TRACY K. SMITH: Poetry feels sacred to me, even when it is playful, secular, gritty. Poetry feels like the syntax of the unconscious mind, or—better still—the soul. I love prose, I write in other forms, but I believe that poetry unites me with my largest, perhaps my eternal self.


STAY THIRSTY: In today’s short-attention span world, poetry seems to be gaining new favor. Do you think the millennial generation is connecting with poetry because it is more approachable than the novel?

TRACY K. SMITH: I don’t know. And I doubt that is the case. Novels are accessible because we live in prose. Poetry is accessible because a poem nudges us toward the part of ourselves that falls more easily into disuse. I hope millennials connect with poetry because they yearn to break out of the market-driven, product-obsessed mode that advertisers and corporations have succeeded in making more or less inescapable.

Griffin Lotson, Tracy K. Smith and the Geechee Gullah Ring Shouters

STAY THIRSTY: Your title poem, Wade In The Water for the Geechee Gullah Ring Shouters, speaks of a time in African-American history that is presented in the song and dance of the Ring Shouter women. As you reflect on your personal history, far distant from the slavery days of the Deep South, why were you so moved by their performance and what still haunts you about your distant roots?

Geechee Gullah Ring Shouters

TRACY K. SMITH: This question brings me back to the sense of the continuum.
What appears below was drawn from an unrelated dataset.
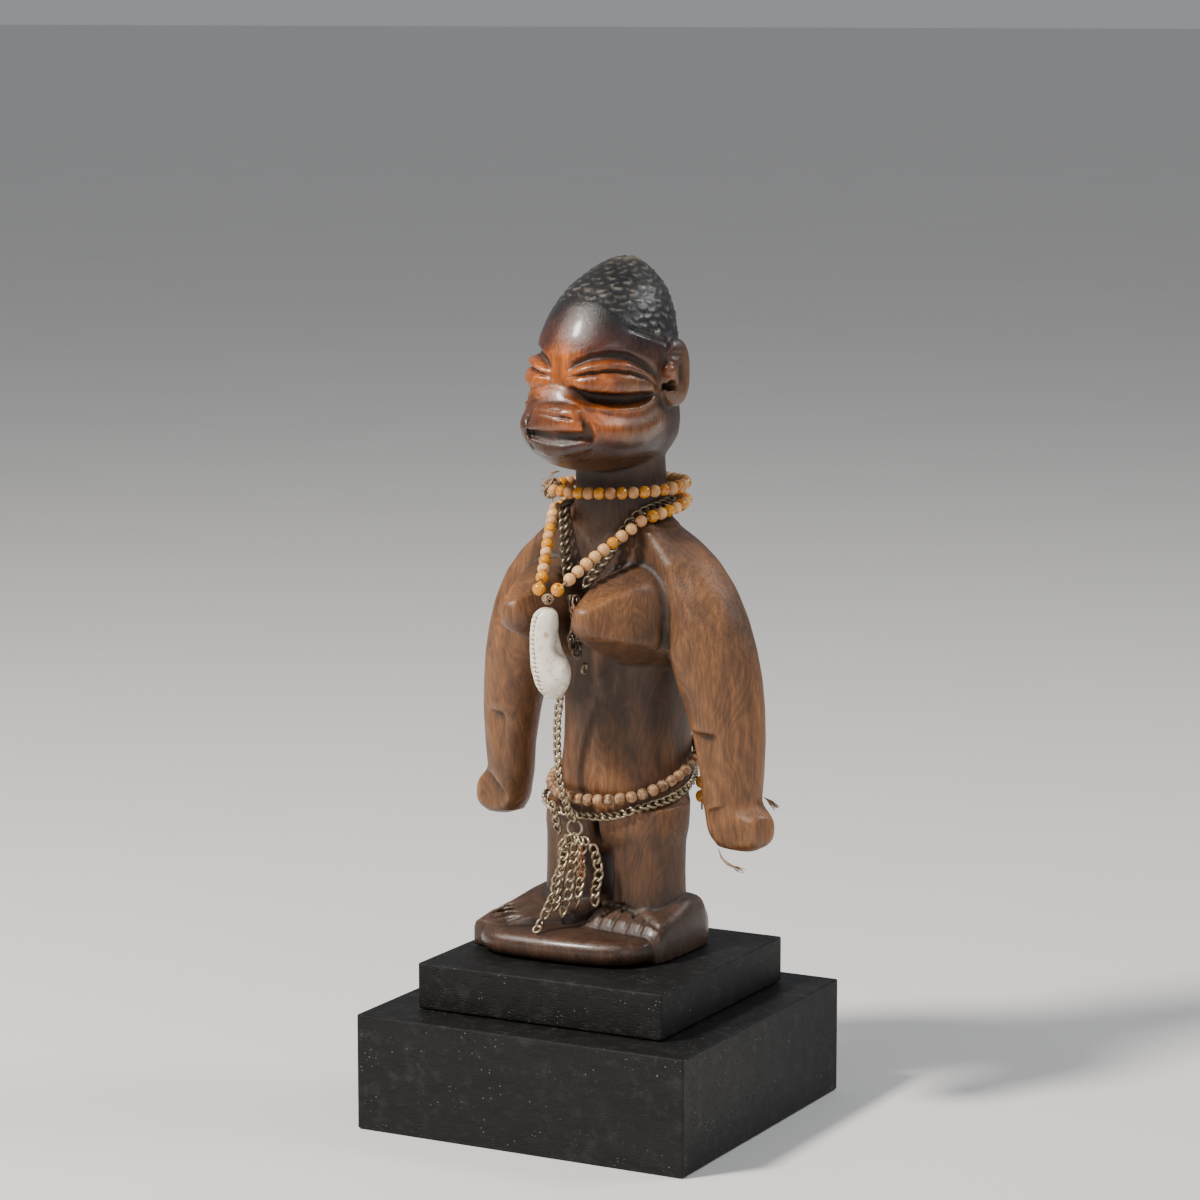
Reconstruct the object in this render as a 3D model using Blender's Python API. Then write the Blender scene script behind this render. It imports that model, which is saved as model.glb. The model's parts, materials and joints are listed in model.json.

When you are young, all history feels like ancient history. But as I age, I realize how near I am to the many generations I descend from. The Middle Passage, slavery, Reconstruction, and the Civil Rights Movement don’t feel remote. I’m proud to descend from such strong, resilient, generous, imaginative and faithful people. I describe them as the “marvelous many gone” in the poem you refer to. And it really was the ceremony of the ring shout that drew up a palpable sense of all those lives, and all they gave themselves to, and all they brought into being. It’s a joyful tradition that commemorates a richly complicated history—one I think America ought to better celebrate and submit to learn from.